As peace accords were signed with Mali in 1992 and Niger in 1995, the members of Tinariwen focused on their music careers, organizing desert festivals and playing for Tuareg communities throughout northeastern Africa. They made a foray into France in 1998; their first proper international release, The Radio Tisdas Sessions, was recorded in 2001 by Robert Plant’s guitarist, Justin Adams. He was also behind the boards for their latest, Aman Iman, which has attracted a wider audience.

And no wonder: they claim to be just as influenced by Santana, Led Zeppelin and Johnny Cash as the Arabic and African music that surrounds them. The influence of Ali Farka Touré, dubbed “The King of the Desert Blues,” is unmistakable, though Tinariwen play with the full force of a well-seasoned band. “You have to realize that the guitar is a very new instrument,” says Alhousseyni. “Not only for the Tuareg, but for all the people of Mali. It was really Ali Farka Touré who pioneered the idea of playing traditional melodies on the guitar, which had always been performed on the ngoni or the kora or whatever. We all owe a lot to him.”

Aman Iman marks the first time that Tinariwen has translated their lyrics into English. For a band founded with the goal of political communication, their message is still vital years after the rebellion that inspired them. Tension in the region has been building since 2004, and new violence flared up earlier this year.

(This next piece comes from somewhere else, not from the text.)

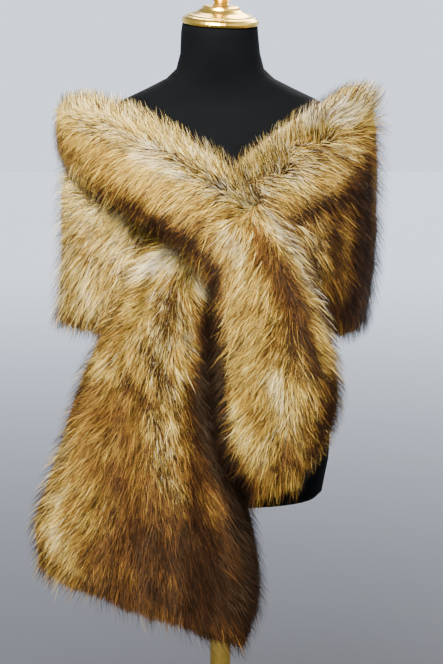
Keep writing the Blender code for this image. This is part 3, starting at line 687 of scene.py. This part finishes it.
def grow(pile, seed):
    """One stretch of pile as a joined mesh of tapered ribbons."""
    rng = np.random.default_rng(seed)
    tufts = laid_tufts(pile, rng)
    count = pile.strands
    at, angle, _ = scattered(pile, count, rng)
    place = skin_point(TABLES[pile.run], at, angle)
    tuft = np.array([tufts.tree.find(point)[1] for point in place])
    across = rim(angle)[0]
    verge = np.abs(across) > VERGE
    guard = rng.random(count) < np.where(verge, GUARD_VERGE, 1) * GUARD_SHARE

    rise = strand_heights(tufts.rise[tuft], guard, verge, rng)
    lay = tufts.lay[tuft] * rng.uniform(*HAIR_LAY, count)
    lay += GUARD_LAY * guard * rng.random(count)
    stray = rng.normal(0, HAIR_SWAY, count) * np.where(guard, GUARD_SWAY, 1)
    sway = tufts.sway[tuft] + stray
    twist = rng.normal(0, 1, count)
    arc, normal = strand_arcs(pile, at, angle, rise, lay, sway, twist)
    pull = TUFT_PULL * rng.uniform(*PULL_RANGE, count) * ~guard
    arc += (tufts.arc[:, tuft] - arc) * (pull[None, :, None] * ROWS[:, None, None] ** 2)

    tones = strand_tones(pile.run, at, across, tuft, tufts, guard, verge, rng)
    shades = ROW_SHADES[:, None] * rng.uniform(*HAIR_SHADE, count)
    width = STRAND_WIDTH * rng.uniform(*HAIR_WIDTH, count)
    width *= np.where(guard, GUARD_WIDTH, 1.0)
    roll = rng.normal(0, STRAND_ROLL, count)[:, None]
    lean = unit(arc[-1] - arc[1])
    flat = unit(np.cross(lean, normal))
    broad = (flat * np.cos(roll) + np.cross(lean, flat) * np.sin(roll)) * width[:, None] / 2
    return ribbons(pile.name, arc, broad, normal, tones, shades)


def ribbons(name, arc, broad, normal, tones, shades):
    """Each strand is a long kite: a hidden root, two middle points and a tip."""
    count = arc.shape[1]
    points = np.stack([arc[0], arc[1] + broad, arc[2], arc[1] - broad], 1)
    rows = [0, 1, 2, 1]
    sides = TONE_STEP * np.array([0.0, 0.5, 0.0, -0.5])
    places = np.stack([tones[rows].T + sides, shades[rows].T], 2)
    mesh = bpy.data.meshes.new(name)
    mesh.vertices.add(count * 4)
    mesh.vertices.foreach_set("co", points.astype(np.float32).ravel())
    mesh.loops.add(count * 4)
    mesh.loops.foreach_set("vertex_index", np.arange(count * 4, dtype=np.int32))
    mesh.polygons.add(count)
    mesh.polygons.foreach_set("loop_start", np.arange(0, count * 4, 4, dtype=np.int32))
    mesh.update(calc_edges=True)
    mesh.shade_smooth()
    layer = mesh.uv_layers.new(name=PILE_MAP)
    layer.uv.foreach_set("vector", places.astype(np.float32).ravel())
    tangents = unit(np.stack([arc[1] - arc[0], arc[2] - arc[0], arc[2] - arc[1]]))
    faces = unit(np.cross(tangents, np.broadcast_to(broad, tangents.shape)))
    soft = normal - tangents * (tangents * normal).sum(2, keepdims=True)
    faces *= np.where((faces * normal).sum(2, keepdims=True) < 0, -1, 1)
    soft = unit(SOFTNESS * unit(soft) + (1 - SOFTNESS) * faces)
    mesh.normals_split_custom_set_from_vertices(soft[rows].transpose(1, 0, 2).reshape(-1, 3))
    return linked(bpy.data.objects.new(name, mesh))


def linked(piece):
    bpy.context.scene.collection.objects.link(piece)
    return piece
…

“This outbreak is very different from the one that we were involved with in the early 1990s,” explains Alhousseyni. “Back then, Mali was ruled by a very corrupt military dictatorship, and the Tuareg had absolutely no voice in government whatsoever. We had everything to fight for, and very little to lose.

“This time the conflict is much more complex, with different opinions and different points of view even inside the Tuareg community,” he continues. “It’s in our interest to be strong and united, because the mineral wealth of the desert will make it a more and more attractive place to external powers, both political and commercial. We don’t want to end up like the Ogoni people in the Niger delta. We have to defend our birthright, but it’s not easy.”

Even though they spend more time on the highways of the world than on horseback in the desert, there’s no question where they’d rather be. “We need more time at home to rest, to be with friends and family, and to be inspired so that we can create new music,” says Alhousseyni. When asked what he misses most about the desert, he responds, “Everything. Friends, family, the peace, the solitude, the quiet. When we arrive back in the desert, we’re like fishes finally being thrown back into the sea. We can breathe again.”